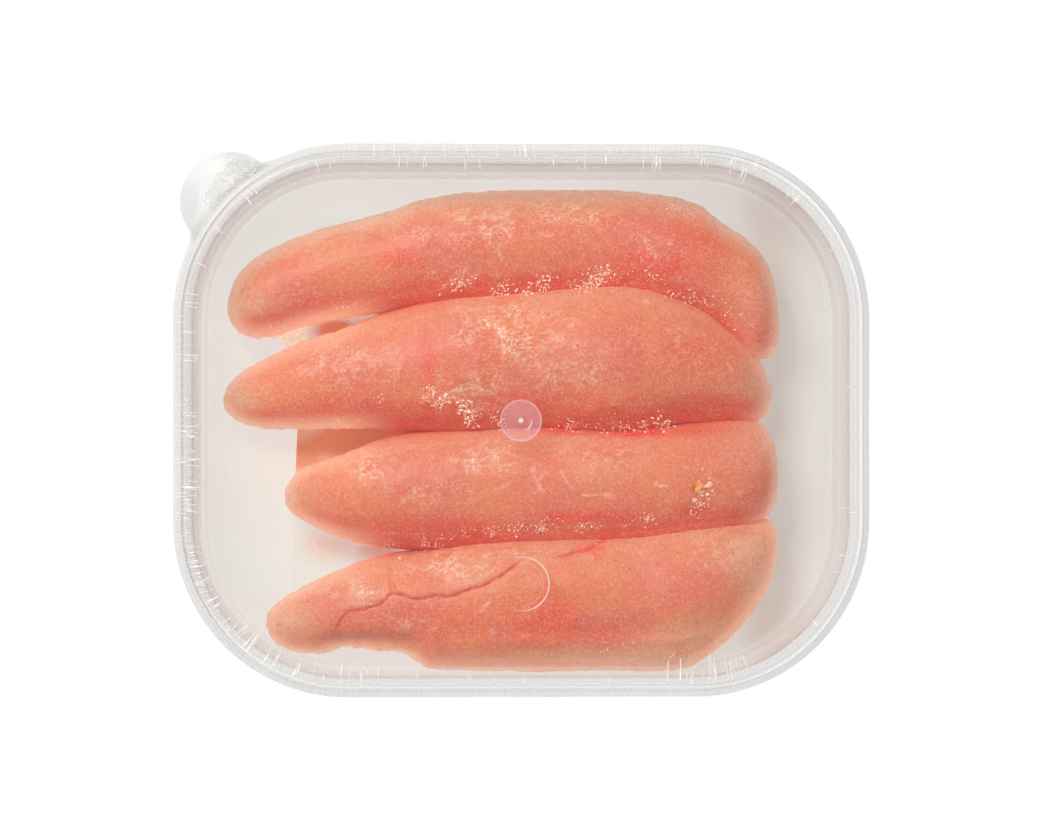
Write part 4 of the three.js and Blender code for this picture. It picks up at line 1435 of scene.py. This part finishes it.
# painted highlights on the gate's edge, on its nub and on an arc inside it
gate_edge_glint = lid_finish.band(gate_off, GATE_RADIUS - 0.3, GATE_RADIUS - 0.05, 0.15) * 0.4
nub = 1 - lid_finish.step(gate_off, NUB_RADIUS - 0.75, NUB_RADIUS - 0.2)
mark_off = ((lid_x - MARK_CENTRE[0]) ** 2.0 + (lid_y - MARK_CENTRE[1]) ** 2.0) ** 0.5
# the ring marks get a painted highlight, on the right-hand side only
marks = lid_finish.band(mark_off, 5.75, 5.95, 0.15) + lid_finish.band(mark_off, 4.6, 4.7, 0.12) * 0.5
marks = marks * (lid_finish.step(lid_x, -4, 4) * 0.92 + 0.08)
gate_glint = lid_finish.band(gate_off, 2.3, 2.5, 0.2) * lid_finish.step(lid_x, 0.9, 1.8)
gate_glint = gate_glint * (1 - lid_finish.step(lid_y, -0.6, 0.4)) * 0.7
# all the painted highlights, mixed to near white and made more opaque
painted_highlight = (gleam + gate_edge_glint + nub + marks + gate_glint).clamp()
# the painted glow is stronger at the right
rim_right = lid_finish.step(lid_x, 30, 74) * 0.6 + 0.4
lid_tint = lid_finish.mix(grazing(lid_finish), rgb(192, 182, 174), rgb(250, 246, 241))
lid_tint = lid_finish.mix(gate, lid_tint, rgb(236, 198, 208))
lid_tint = lid_finish.mix(rim_part * 0.7, lid_tint, rgb(168, 154, 148))
# the plug wall's pinkish brown is painted shade, also used for the panel's edge
plug_shade_colour = rgb(188, 160, 148)
lid_tint = lid_finish.mix(tab_part, lid_tint, rgb(188, 186, 180))
lid_tint = lid_finish.mix(plug, lid_tint, plug_shade_colour)
lid_finish.set("Base Color", lid_finish.mix(painted_highlight, lid_tint, rgb(255, 253, 250)))
# painted glow: emission on walls seen edge on
glow_share = grazing(lid_finish) * rim_right * (1 - sunny * 0.4)
lid_finish.set("Emission Color", lid_finish.mix(glow_share, BLACK, WALL_GLOW))
milk = rim_part * (0.38 - sunny * 0.15) + tab_part * 0.36 + plug * (0.24 - sunny * 0.19)
milk = milk + gate * 0.22 + gleam * 0.3 + painted_highlight * 0.45
lid_finish.set("Alpha", (opaqueness(lid_finish) + milk).clamp())
print("lid finish", len(lid_finish.nodes), "nodes")

# %% [markdown]
# The film is so thin that it shows only where it folds or turns edge on: pleats painted white as
# highlights, with a painted glow, a grey skirt with painted shade at the right, a thin ridge line on top
# of the rim painted dark as shade, and a painted highlight line beside it at the right and front.

# %% Film finish
film_finish = Finish("film_clear", Roughness=PLASTIC_ROUGHNESS, Specular_IOR_Level=0.3,
                     Emission_Strength=1.0)
fold_glint = film_finish.attribute("fold").clamp()
film_height = film_finish.axis("Z")
over_bead = film_finish.step(film_height, 26.8, 27.6)
skirt = over_bead * (1 - film_finish.step(film_height, 33.0, 33.9))
film_inset = inset_wire(film_finish)
flat_top = film_finish.step(film_height, 33.9, 34.2)
film_x = film_finish.axis("X")
film_y = film_finish.axis("Y")
film_right = film_finish.step(film_x, 30, 74)
film_front = film_finish.step(film_y * -1.0, 30, 56)
film_ends = film_finish.step((film_y ** 2.0) ** 0.5, 40, 58)
at_tab = film_finish.step(film_y - film_x, 111, 116)
skirt = skirt * film_finish.step(film_inset, -1.8, -1.2) * (1 - at_tab * 0.8)
ridge_inset = film_inset + film_right * 1.2 + film_ends * 0.4 + 0.15
over_rim = film_finish.step(film_height, 31.5, 32.0)
# a thin dark line on the rim's shoulder: painted shade, weaker at the right, front and ends
ridge = film_finish.band(ridge_inset, 1.6, 1.8, 0.12) * over_rim
ridge_strength = (0.3 - film_right * 0.1 - film_front * 0.16 - film_ends * 0.06).clamp()
ridge = ridge * ridge_strength * (1 - at_tab * 0.7)
# a painted highlight line beside it at the right and front
ridge_light = film_finish.band(ridge_inset, 2.0, 2.3, 0.1) * over_rim * (film_right + film_front).clamp()
# the skirt is painted darker at the right: painted shade
skirt_shade_tint = film_finish.mix(film_right, rgb(182, 179, 172), rgb(128, 125, 118))
film_tint = film_finish.mix(skirt, rgb(196, 188, 182), skirt_shade_tint)
film_tint = film_finish.mix((ridge * 4.0).clamp(), film_tint, rgb(130, 124, 118))
# pleats and the highlight line are painted white, with a painted glow
painted_film_glints = (fold_glint + ridge_light).clamp()
film_finish.set("Base Color", film_finish.mix(painted_film_glints, film_tint, rgb(255, 255, 253)))
film_finish.set("Emission Color", film_finish.mix(painted_film_glints, BLACK, rgb(120, 120, 118)))
film_veil = over_bead * 0.04 + skirt * 0.38 + ridge + ridge_light * 0.3 + flat_top * 0.09
film_alpha = film_veil + fold_glint * 0.85
film_finish.set("Alpha", film_alpha.clamp())
print("film finish", len(film_finish.nodes), "nodes")

# %% [markdown]
# The panel has a satin finish of its own, with few nodes, because most of the picture is seen through
# it. A band along its edge is painted with shade, stronger at the back. Undersides are left quite clear,
# so that each wall is counted once. Faces get these two finishes by a test on where they lie and which
# way they look.

# %% Panel, undersides and handing over
panel_finish = Finish("lid_panel", Roughness=PLASTIC_ROUGHNESS)
# a band along the panel's edge is painted with shade, stronger at the back
panel_edge_shade = panel_finish.band(inset_wire(panel_finish), 6.0, 6.8, 0.35)
panel_finish.set("Base Color", panel_finish.mix(panel_edge_shade, rgb(192, 182, 174), plug_shade_colour))
panel_back = panel_finish.step(panel_finish.axis("Y"), 20, 46) * 0.18 + 0.1
panel_finish.set("Alpha", opaqueness(panel_finish) + panel_edge_shade * panel_back)
under_finish = Finish("clear_underside", Roughness=PLASTIC_ROUGHNESS, Alpha=0.0)


def finish_faces(piece, finish, wanted):
    """Give the faces of a piece that pass a test a finish of their own."""
    piece.data.materials.append(finish)
    chosen = [face for face in piece.data.polygons if wanted(face)]
    for face in chosen:
        face.material_index = len(piece.data.materials) - 1
    print(piece.name, finish.name, len(chosen), "faces")


def looks_down(face):
    """A face that only the underside shows."""
    return face.normal.z <= 0.01


def on_panel(face):
    """The flat of the lid's panel. The gate's dimple lies lower."""
    return face.normal.z > 0.99 and abs(face.center.z / MM - PANEL_TOP) < 0.01


hand_over(tub, "tub", tub_finish.material)
finish_faces(tub, under_finish.material, looks_down)
hand_over(lid, "lid", lid_finish.material)
finish_faces(lid, panel_finish.material, on_panel)
finish_faces(lid, under_finish.material, looks_down)
hand_over(film, "film_band", film_finish.material)
hand_over(crumpled, "film_band", film_finish.material)

# %% [markdown]
# ## Finish of the sheet
#
# The sheet is off-white and damp. Where the roe's liquid has soaked in it is stained, from pink beside
# the sacs to strong orange between the two middle ones. The stains are spots on the mesh, and the
# finish blends colours by them. A painted glow, set by the same stains, stands in for the light that
# shines up through the damp sheet between the sacs.

# %% Sheet finish
STAINS = [
    (340, 345, 70, 60, 0.85), (360, 440, 160, 55, 1.3), (300, 455, 70, 50, 1.1), (440, 545, 95, 34, 1.2),
    (380, 552, 60, 26, 0.8), (400, 330, 120, 40, 1.1), (335, 328, 46, 26, 1.3),
    (335, 546, 62, 30, 0.5),
]
sheet_points, _ = read_mesh(sheet)
stain_values = near_spots(sheet_points[:, :2], STAINS)
sheet.data.attributes.new("stain", "FLOAT", "POINT").data.foreach_set("value", stain_values)
sheet_finish = Finish("sheet_damp", Roughness=0.5)
blotch = sheet_finish.noise(180.0, 4.0) * 0.5 + 0.75
stain = (sheet_finish.attribute("stain") * blotch).clamp()
PINK_STAIN = 0.35
tint = sheet_finish.ramp(stain, (0.0, rgb(214, 204, 188)), (PINK_STAIN, rgb(222, 172, 140)),
                         (1.0, rgb(228, 148, 106)))
# the emission is a painted glow, stronger where the sheet is stained
glow = sheet_finish.ramp(stain, (0.0, rgb(60, 56, 52)), (PINK_STAIN, rgb(124, 92, 74)),
                         (1.0, rgb(104, 66, 48)))
sheet_finish.set("Base Color", tint)
sheet_finish.set("Emission Color", glow)
sheet_finish.set("Emission Strength", 1.0)
sheet_fades = sheet_finish.step(sheet_finish.axis("X"), 30, 56)
sheet_fades = (sheet_fades + sheet_finish.step(sheet_finish.axis("Y"), 26, 42)).clamp()
sheet_finish.set("Alpha", ((stain * 0.95 + 0.05) * (1 - sheet_fades)).clamp())
weave = sheet_finish.noise(2500.0, 2.0)
sheet_finish.bump(weave, 0.1 * MM, 0.4)
hand_over(sheet, "drip_sheet", sheet_finish.material)

# %% [markdown]
# ## Finish of the roe
#
# The membrane is moist and lets light in. Its broad colours, from pale peach to a deep red in the
# folds, with painted light and shade among them, were painted on the mesh together with its shape, and
# so was a painted glow that stands in for the light that comes through at the thin sides. The finish
# reads both. Cells and fine noise draw the eggs, curled strokes the frost and painted glints on the
# crinkled skin, and subsurface scattering softens the shadows.

# %% Roe finish
EGG_SIZE = 0.5


def roe_finish():
    """The skin of a roe sac, driven by the values that its mesh carries."""
    finish = Finish("roe_skin")
    finish.set("Subsurface Weight", 0.3)
    finish.set("Subsurface Radius", (1.0, 0.35, 0.2))
    finish.set("Subsurface Scale", 2.5 * MM)
    finish.set("Specular IOR Level", 0.3)
    flesh = finish.colour("flesh")
    egg_place = {"Vector": finish.place(), "Scale": 1 / (EGG_SIZE * MM)}
    eggs = finish.node("ShaderNodeTexVoronoi", None, egg_place)
    fine = finish.noise(1300.0, 1.0)
    grit = (eggs * eggs * 0.5 + fine * 0.6 - 0.22).clamp()
    flesh = finish.mix(grit, flesh, rgb(228, 96, 70))
    grain = finish.step(finish.noise(1900.0, 0.0), 0.5, 0.68)
    curl = (1 - abs(finish.noise(900.0, 1.0, 0.6) - 0.5) * 12.0).clamp()
    # frost and painted glints: white strokes on the crinkled skin
    frost = finish.attribute("wrinkle") + curl * finish.attribute("stroke")
    frost = frost * (grain * 0.4 + 0.6) + grain * 0.12
    flesh = finish.mix(frost.clamp(), flesh, rgb(255, 224, 198))
    finish.set("Base Color", flesh)
    finish.set("Emission Color", finish.colour("inner"))
    finish.set("Emission Strength", 1.0)
    finish.set("Roughness", grain * 0.25 + 0.35)
    finish.bump(eggs * -0.4 + fine * 0.9 + curl * 0.3, 0.1 * MM, 0.6)
    return finish.material


skin = roe_finish()
for index, sac in enumerate(sacs, start=1):
    hand_over(sac, f"roe_sac_{index}", skin)

# %% [markdown]
# ## Finish of the crystals
#
# Salt and ice are clear, and scatter so much light at their edges that they look white; they also get a
# faint painted glow. Those that have soaked up colour look golden. The crumbs on the floor are flakes of
# loose eggs, cream and dull, with a painted glow.

# %% Crystal finishes
# the salt's emission is a faint painted glow
salt_finish = Finish("salt_white", Roughness=0.1, Emission_Color=rgb(96, 84, 76), Emission_Strength=1.0)
salt_share = salt_finish.step(salt_finish.noise(1400.0, 1.0), 0.4, 0.62)
salt_finish.set("Base Color", salt_finish.mix(salt_share, rgb(250, 184, 156), rgb(255, 236, 220)))
gold_finish = Finish("salt_gold", Roughness=0.2)
gold_share = gold_finish.step(gold_finish.noise(900.0, 1.0), 0.4, 0.6)
gold_finish.set("Base Color", gold_finish.mix(gold_share, rgb(248, 176, 110), rgb(240, 136, 66)))
# the crumbs' emission is a painted glow
crumb_finish = Finish("crumb_cream", Roughness=0.4, Emission_Color=rgb(134, 130, 124), Emission_Strength=1.0)
crumb_share = crumb_finish.noise(600.0, 2.0)
crumb_finish.set("Base Color", crumb_finish.mix(crumb_share, rgb(246, 244, 238), rgb(236, 226, 210)))
hand_over(crystals, None, salt_finish.material)
hand_over(loose, None, salt_finish.material)
hand_over(pale_crystals, None, salt_finish.material)
hand_over(gold, None, gold_finish.material)
hand_over(crumbs, None, crumb_finish.material)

--------------------

*THE PROBLEM*. Every line of the listing that holds "picture" should be found and copied.

*CORRECT ANSWER*.
Write part 4 of the three.js and Blender code for this picture. It picks up at line 1435 of scene.py. This part finishes it.
# The panel has a satin finish of its own, with few nodes, because most of the picture is seen through